Can we produce a white laser from a visible light spectrum?

[athrun200]

I am doing a final year project, my Prof gave me 2 prism.
He wants me to do so:
A white laser is shot on a prism producing a visible light spectrum, use another prism to converge the spectrum back into a laser.

For me, it is theoretically impossible and I tried to convince him that it doesn't work as prism can only make the light more disperse. But he insisted that by principle of reversibility, there should be a way to convert the spectrum back to a laser.

Is he really correct? I want to disprove his statement but I cannot figure out a concrete proof.

I don't know what to do now.

 

[maajdl]

Newton did it.

http://www.thestargarden.co.uk/NewtonAndLight.html

 

[Drakkith]

You can easily produce white light by combining different colors via a prism. You can't make a laser out of it, as a laser uses stimulated emission to produce a coherent beam of light that consists of a small range of wavelengths, but you definitely make plain white light.

 

[athrun200]

You can easily produce white light by combining different colors via a prism. You can't make a laser out of it, as a laser uses stimulated emission to produce a coherent beam of light that consists of a small range of wavelengths, but you definitely make plain white light.

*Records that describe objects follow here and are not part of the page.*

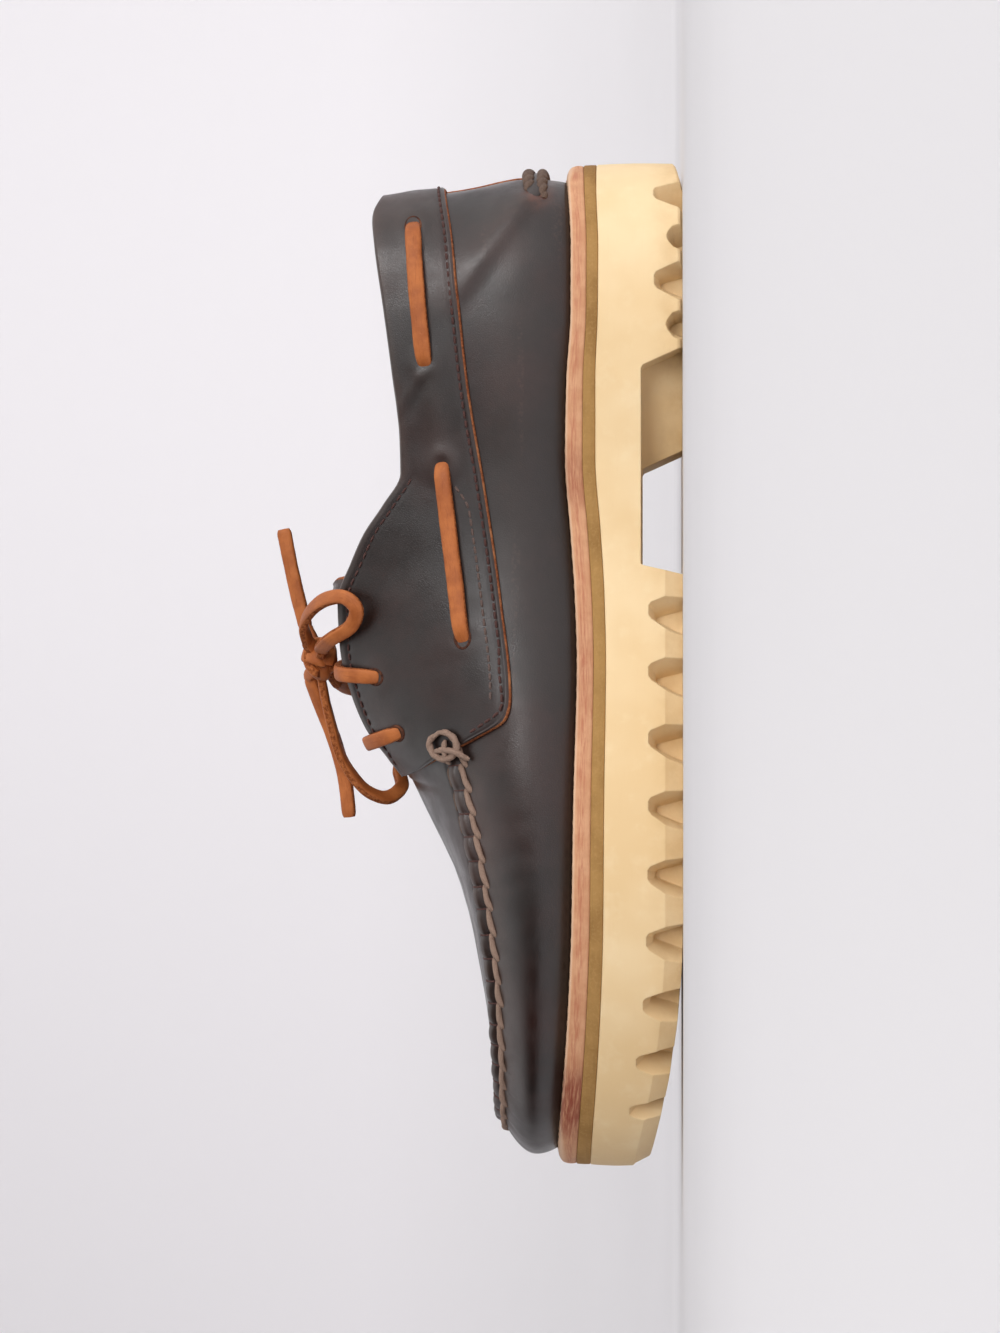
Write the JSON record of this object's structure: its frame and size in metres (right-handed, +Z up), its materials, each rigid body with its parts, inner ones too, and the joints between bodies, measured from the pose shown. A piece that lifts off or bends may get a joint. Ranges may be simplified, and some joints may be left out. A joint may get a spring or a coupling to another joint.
{
  "type": "boat shoe",
  "caption": "Left boat shoe with a hand-sewn moccasin toe, rawhide collar lace tied in a bow, leather welt and a thick lug sole.",
  "frame": {"origin": "middle of the sole's footprint box, on the floor", "axes": "+Z up, -Y towards the toe, +Y towards the heel, +X towards the outer side of the left foot"},
  "size_m": [0.1088, 0.3, 0.122],
  "materials": {
    "upper_leather": "dark brown pull-up leather, soft sheen",
    "rubber_cream": "cream crepe-coloured rubber, satin",
    "foam_khaki": "khaki rubber layer, matt",
    "welt_leather": "natural tan leather edge with red-brown streaks",
    "insole_leather": "plain leather sock, matt",
    "rawhide": "rust-tan rawhide lace, waxy faces and fuzzy cut sides"
  },
  "bodies": {
    "root": {"outsole": "rubber_cream", "midsole": "foam_khaki", "welt": "welt_leather", "insole": "insole_leather", "upper": "upper_leather", "tongue": "upper_leather", "collar_saddle": "upper_leather", "lace_side_outer_rear": "rawhide", "lace_side_outer_front": "rawhide", "lace_side_inner_rear": "rawhide", "lace_side_inner_front": "rawhide", "lace_bar_front": "rawhide", "lace_bar_rear": "rawhide", "lace_knot": "rawhide", "lace_loop_outer": "rawhide", "lace_loop_inner": "rawhide", "lace_end_rear": "rawhide", "lace_end_front": "rawhide"}
  },
  "joints": []
}
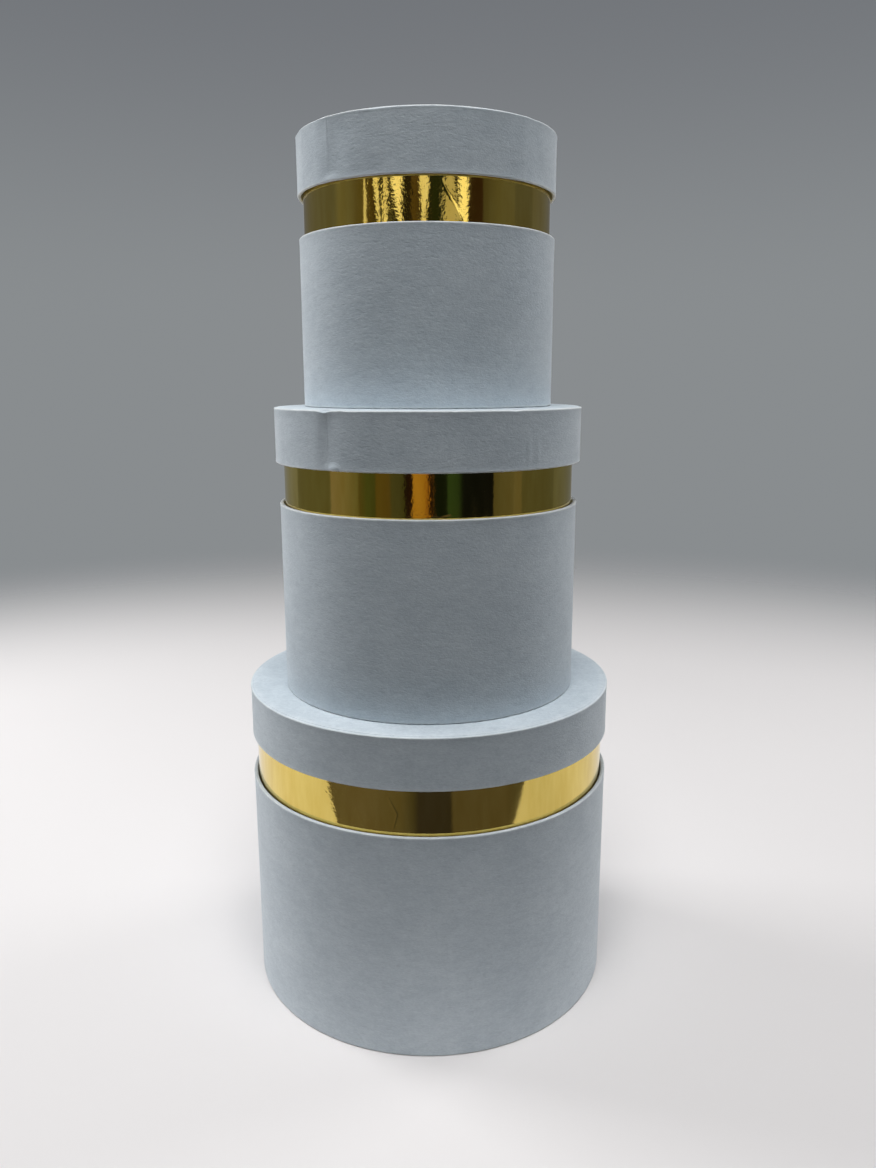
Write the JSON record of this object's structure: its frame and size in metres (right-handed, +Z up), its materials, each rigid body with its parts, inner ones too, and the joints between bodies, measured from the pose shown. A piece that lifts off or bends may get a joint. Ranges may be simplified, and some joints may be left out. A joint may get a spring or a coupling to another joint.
{
  "type": "hat box",
  "caption": "Round paper-covered hat boxes of one design, stacked large to small, each with a gold-faced neck under a loose lid.",
  "frame": {"origin": "centre of the large box's base, on the surface it stands on", "axes": "+Z up along the large box's axis, -Y towards the front of the stack"},
  "size_m": [0.22, 0.22, 0.496],
  "materials": {
    "cover_paper": "matte",
    "gold_foil": "polished",
    "greyboard": "matte",
    "lining_paper": "matte"
  },
  "bodies": {
    "large_box": {"large_body_tube": "greyboard", "large_base_disc": "greyboard", "large_body_wrap": "cover_paper", "large_base_paper": "cover_paper", "large_neck_tube": "greyboard", "large_neck_foil": "gold_foil", "large_neck_lining": "lining_paper", "large_floor_paper": "lining_paper"},
    "large_lid": {"large_lid_ring": "greyboard", "large_lid_disc": "greyboard", "large_lid_wrap": "cover_paper", "large_lid_top_paper": "cover_paper", "large_lid_liner": "lining_paper"},
    "medium_box": {"medium_body_tube": "greyboard", "medium_base_disc": "greyboard", "medium_body_wrap": "cover_paper", "medium_base_paper": "cover_paper", "medium_neck_tube": "greyboard", "medium_neck_foil": "gold_foil", "medium_neck_lining": "lining_paper", "medium_floor_paper": "lining_paper"},
    "medium_lid": {"medium_lid_ring": "greyboard", "medium_lid_disc": "greyboard", "medium_lid_wrap": "cover_paper", "medium_lid_top_paper": "cover_paper", "medium_lid_liner": "lining_paper"},
    "small_box": {"small_body_tube": "greyboard", "small_base_disc": "greyboard", "small_body_wrap": "cover_paper", "small_base_paper": "cover_paper", "small_neck_tube": "greyboard", "small_neck_foil": "gold_foil", "small_neck_lining": "lining_paper", "small_floor_paper": "lining_paper"},
    "small_lid": {"small_lid_ring": "greyboard", "small_lid_disc": "greyboard", "small_lid_wrap": "cover_paper", "small_lid_top_paper": "cover_paper", "small_lid_liner": "lining_paper"}
  },
  "joints": [
    {"name": "large_lid_lift", "type": "slide", "parent": "large_box", "child": "large_lid", "axis": [0, 0, 1], "range_m": [0, 0.12]},
    {"name": "medium_box_lift", "type": "slide", "parent": "large_lid", "child": "medium_box", "axis": [0, 0, 1], "range_m": [0, 0.08]},
    {"name": "medium_lid_lift", "type": "slide", "parent": "medium_box", "child": "medium_lid", "axis": [0, 0, 1], "range_m": [0, 0.12]},
    {"name": "small_box_lift", "type": "slide", "parent": "medium_lid", "child": "small_box", "axis": [0, 0, 1], "range_m": [0, 0.08]},
    {"name": "small_lid_lift", "type": "slide", "parent": "small_box", "child": "small_lid", "axis": [0, 0, 1], "range_m": [0, 0.12]}
  ]
}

That means even if the original light source is a laser, it will become a plain white light after 2 prisms?

 

[UltrafastPED]

Do you have a white light laser? I think that they all use super-continuum white light generation techniques, like this one: http://www.nktphotonics.com/superk_compact

So let's assume you have a laser with significant bandwidth; the ultrafast lasers I work with have bandwidth of 20-50 nm. For a "white light" laser you would have about 350 nm of bandwidth: 400 nm (deep blue) to 750 nm (deep red). For any of these broad-bandwidth lasers you will also have temporally short pulses: typically less than one picosecond, down to 10 femtoseconds. This is the ultrafast pulsed laser temporal range.

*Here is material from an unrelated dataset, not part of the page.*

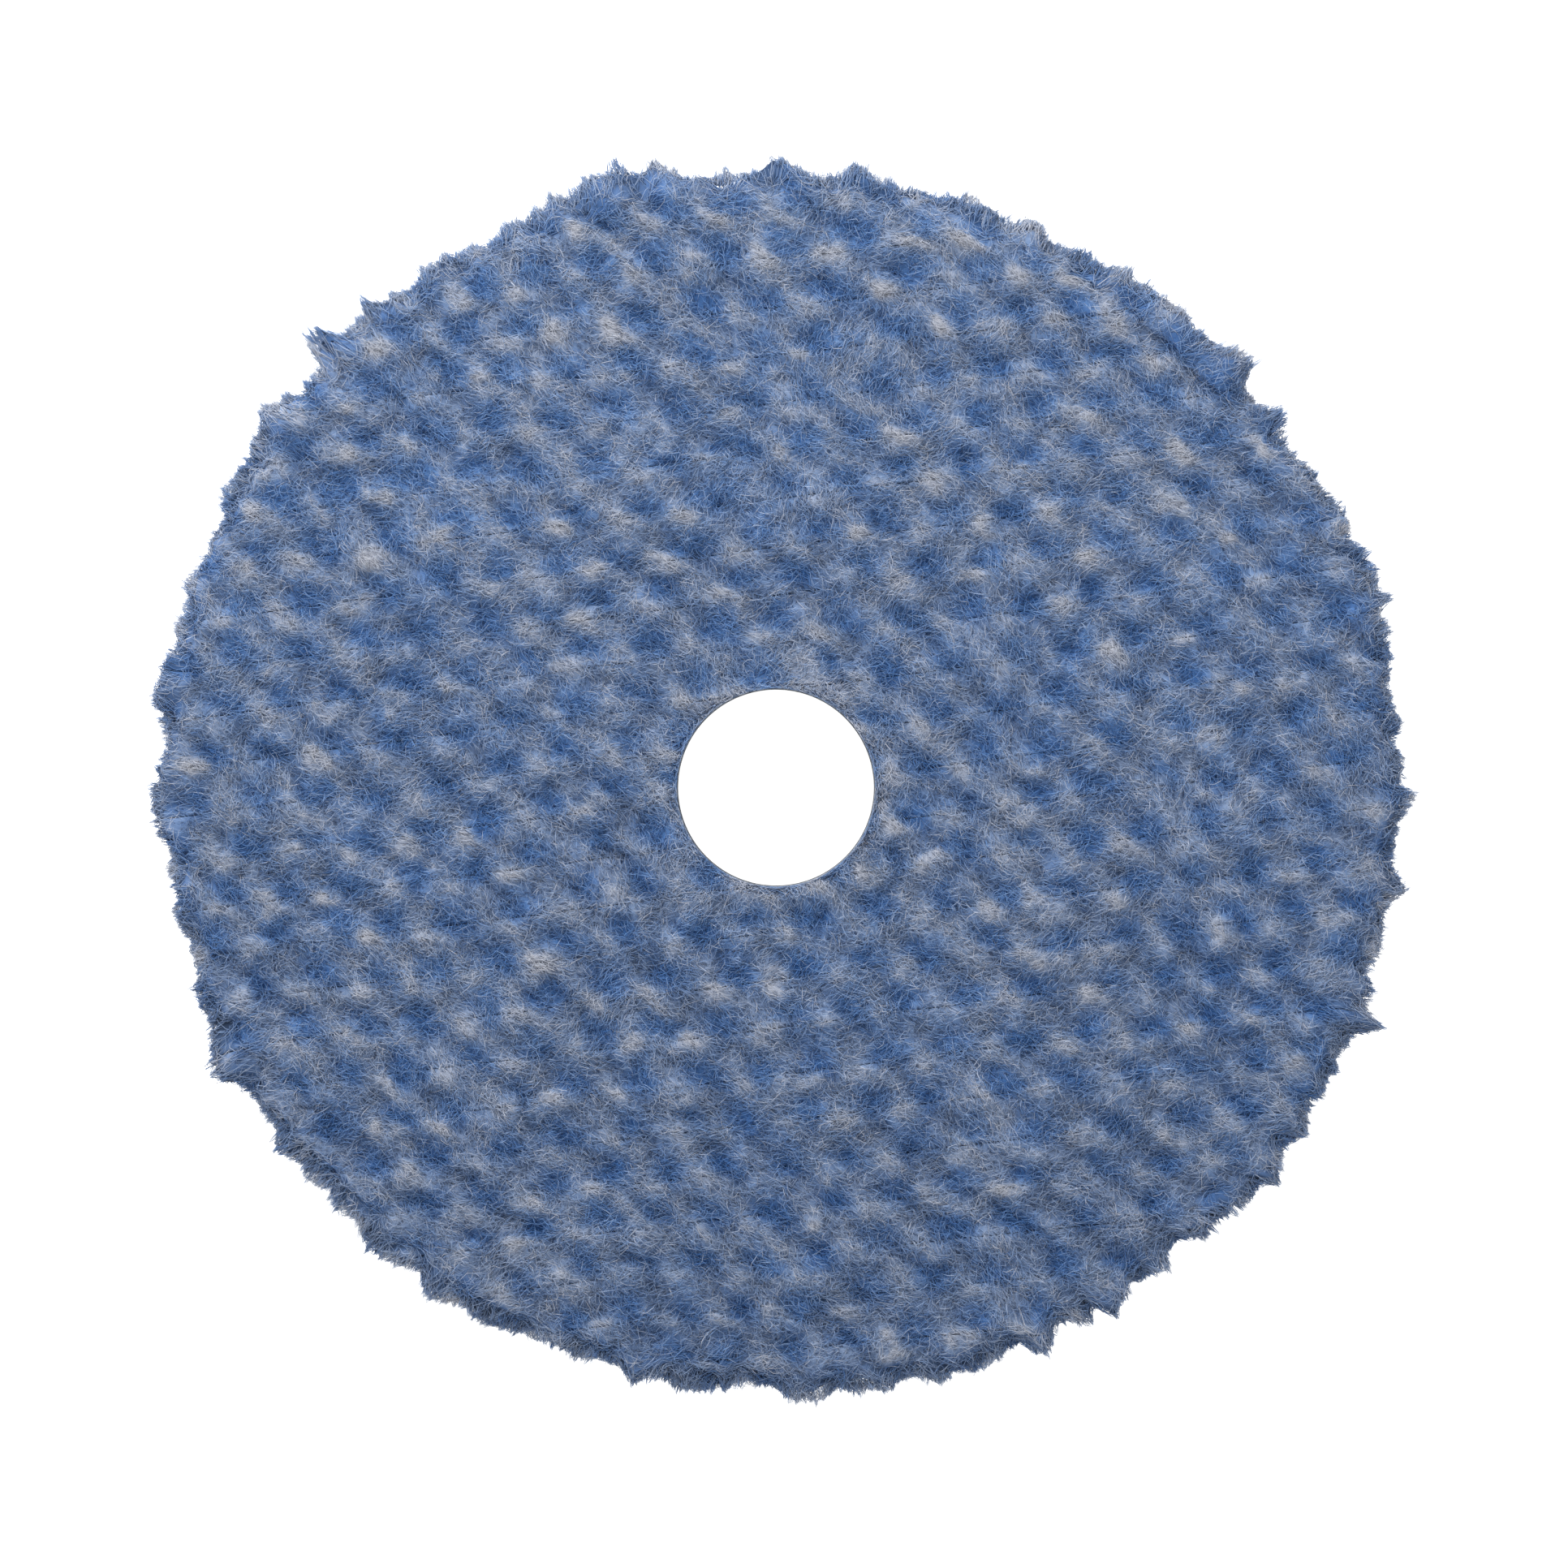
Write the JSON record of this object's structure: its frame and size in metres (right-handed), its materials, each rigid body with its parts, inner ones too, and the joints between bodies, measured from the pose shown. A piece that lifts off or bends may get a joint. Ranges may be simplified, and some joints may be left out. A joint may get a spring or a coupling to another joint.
{
  "type": "polishing pad",
  "caption": "Round polishing pad with a blue and grey knitted pile face, a foam interlayer, a loop-fastener back and a centre hole.",
  "frame": {"origin": "centre of the loop face, on the flat face that presses onto a backing plate", "axes": "+Z out through the pile and -Z out of the loop face; the courses of tufts run 7.4 degrees anticlockwise of +X, seen from above"},
  "size_m": [0.15, 0.15, 0.026],
  "materials": {
    "pile_yarn": "matte",
    "pile_cloth": "matte",
    "adhesive": "satin",
    "foam": "matte",
    "loop_cloth": "matte"
  },
  "bodies": {
    "root": {"backing_adhesive_film": "adhesive", "foam_interlayer": "foam", "loop_ground_cloth": "loop_cloth", "loop_pile": "loop_cloth", "pile_adhesive_film": "adhesive", "pile_course_01": "pile_yarn", "pile_course_02": "pile_yarn", "pile_course_03": "pile_yarn", "pile_course_04": "pile_yarn", "pile_course_05": "pile_yarn", "pile_course_06": "pile_yarn", "pile_course_07": "pile_yarn", "pile_course_08": "pile_yarn", "pile_course_09": "pile_yarn", "pile_course_10": "pile_yarn", "pile_course_11": "pile_yarn", "pile_course_12_left": "pile_yarn", "pile_course_12_right": "pile_yarn", "pile_course_13_left": "pile_yarn", "pile_course_13_right": "pile_yarn", "pile_course_14_left": "pile_yarn", "pile_course_14_right": "pile_yarn", "pile_course_15_left": "pile_yarn", "pile_course_15_right": "pile_yarn", "pile_course_16": "pile_yarn", "pile_course_17": "pile_yarn", "pile_course_18": "pile_yarn", "pile_course_19": "pile_yarn", "pile_course_20": "pile_yarn", "pile_course_21": "pile_yarn", "pile_course_22": "pile_yarn", "pile_course_23": "pile_yarn", "pile_course_24": "pile_yarn", "pile_course_25": "pile_yarn", "pile_course_26": "pile_yarn", "pile_ground_cloth": "pile_cloth"}
  },
  "joints": []
}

Now send the pulse through a prism: the colors separate (disperse) due to the differing speeds of light through the glass. They will also exit the prisms with different angles, so your pulse will be spread spatially, and temporally: the colors are fanned out spatially, but the blues will have exited first, and the reds last-hence they are also fanned out temporally.

The usual way to use prisms is in pairs: you adjust both members of the pair so that the beams enters/exits at the "angle of minimum deviation". You can actually use your eyes to determine this physical alignment, and after the beam exits the second prism it will be "all travelling" in the same direction again: the dispersion is cancelled.

However, your temporal dispersion is still there.

The fix for this is to be found in the design of the ultrafast CPA laser: CPA=Chirped Pulse Amplification. My thesis advisor was one of the inventors of this method in the late 1980s; see http://www.cap.ca/fr/node/709

Here is a nice picture with explanations: http://en.wikipedia.org/wiki/Prism_compressor

But it is easier to work with gratings; then you don't get non-linear optical interactions within the prisms!
See http://en.wikipedia.org/wiki/Chirped_pulse_amplification

 

[athrun200]

Do you have a white light laser? I think that they all use super-continuum white light generation techniques, like this one: http://www.nktphotonics.com/superk_compact

So let's assume you have a laser with significant bandwidth; the ultrafast lasers I work with have bandwidth of 20-50 nm. For a "white light" laser you would have about 350 nm of bandwidth: 400 nm (deep blue) to 750 nm (deep red). For any of these broad-bandwidth lasers you will also have temporally short pulses: typically less than one picosecond, down to 10 femtoseconds. This is the ultrafast pulsed laser temporal range.

Now send the pulse through a prism: the colors separate (disperse) due to the differing speeds of light through the glass. They will also exit the prisms with different angles, so your pulse will be spread spatially, and temporally: the colors are fanned out spatially, but the blues will have exited first, and the reds last-hence they are also fanned out temporally.

The usual way to use prisms is in pairs: you adjust both members of the pair so that the beams enters/exits at the "angle of minimum deviation". You can actually use your eyes to determine this physical alignment, and after the beam exits the second prism it will be "all travelling" in the same direction again: the dispersion is cancelled.

However, your temporal dispersion is still there.

The fix for this is to be found in the design of the ultrafast CPA laser: CPA=Chirped Pulse Amplification. My thesis advisor was one of the inventors of this method in the late 1980s; see http://www.cap.ca/fr/node/709

Here is a nice picture with explanations: http://en.wikipedia.org/wiki/Prism_compressor

But it is easier to work with gratings; then you don't get non-linear optical interactions within the prisms!
See http://en.wikipedia.org/wiki/Chirped_pulse_amplification

Yes, I have a white light laser. Thanks so much, it's so informative.
In fact, my Prof restricts me to use 2 prisms only, no grating is allowed.

I will give it a try tomorrow in the lab!